Pope Francis, always concerned about the peripheries of Catholicism, has become the first pontiff to travel to remote Mongolia, a land of great extension, but with just 3.3 million inhabitants. And of them, only 1,400 are Catholics, one of the smallest communities in the world, in a country with a Buddhist majority. A large part of its inhabitants (30%) are still nomads and many have never heard of this Pope, who, on the other hand, has not yet visited major European capitals such as Madrid or Paris.

The Catholic presence in Mongolia is so small that it does not even have a nunciature – a Vatican embassy – so Francis went to the residence of the prefect of Ulaanbaatar, Cardinal Giorgio Marengo, a 49-year-old Italian missionary who was the surprise of the last consistory to be created cardinal. There the Argentine pope spent his first day resting after the grueling nine-and-a-half-hour flight he took at age 86, months after undergoing an operation in June for an intestinal hernia.

The Pontiff will begin his official activities today in the land of Genghis Khan, beginning with a reception with the authorities, in which he could send a message to Russia or China, Mongolia's two neighboring giants. The Jesuit pope has expressed on several occasions his desire to visit Moscow and Beijing, but instead he has gone to Ulaanbaatar.
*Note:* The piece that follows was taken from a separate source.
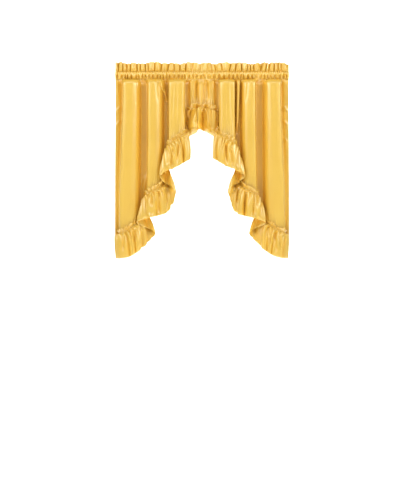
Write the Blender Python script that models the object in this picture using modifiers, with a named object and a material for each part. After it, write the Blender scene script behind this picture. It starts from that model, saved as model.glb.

The papal plane flew over China and, as is tradition, sent a telegram to the head of state, President Xi Jinping, to whom he conveyed good wishes to the Chinese people and conveyed his prayers for the "well-being" of the nation.

The message had an impact given the Vatican's difficult relations with Beijing, with whom it does not maintain diplomatic relations because it does with Taiwan, which China claims as its own. With a controversial agreement for the appointment of bishops signed in 2018, Bergoglio is trying to end the division of Catholics between the official, state-supported Church and the underground, which obeys Rome. China responded to the Pope through a spokesman for the Ministry of Foreign Affairs, Wang Wenbin, who assured that the blessing reflected friendship and goodwill, and underlined the communication maintained in recent years between the Asian giant and the Holy See.

Francis' trip to "a small town but with a great culture", as he himself told the journalists who flew with him to Ulaanbaatar, will also allow him to address other concerns of his pontificate, such as interreligious dialogue or climatic emergency, in a country where floods, drought or intense cold have forced many nomads to leave the steppes and migrate to the country's capital.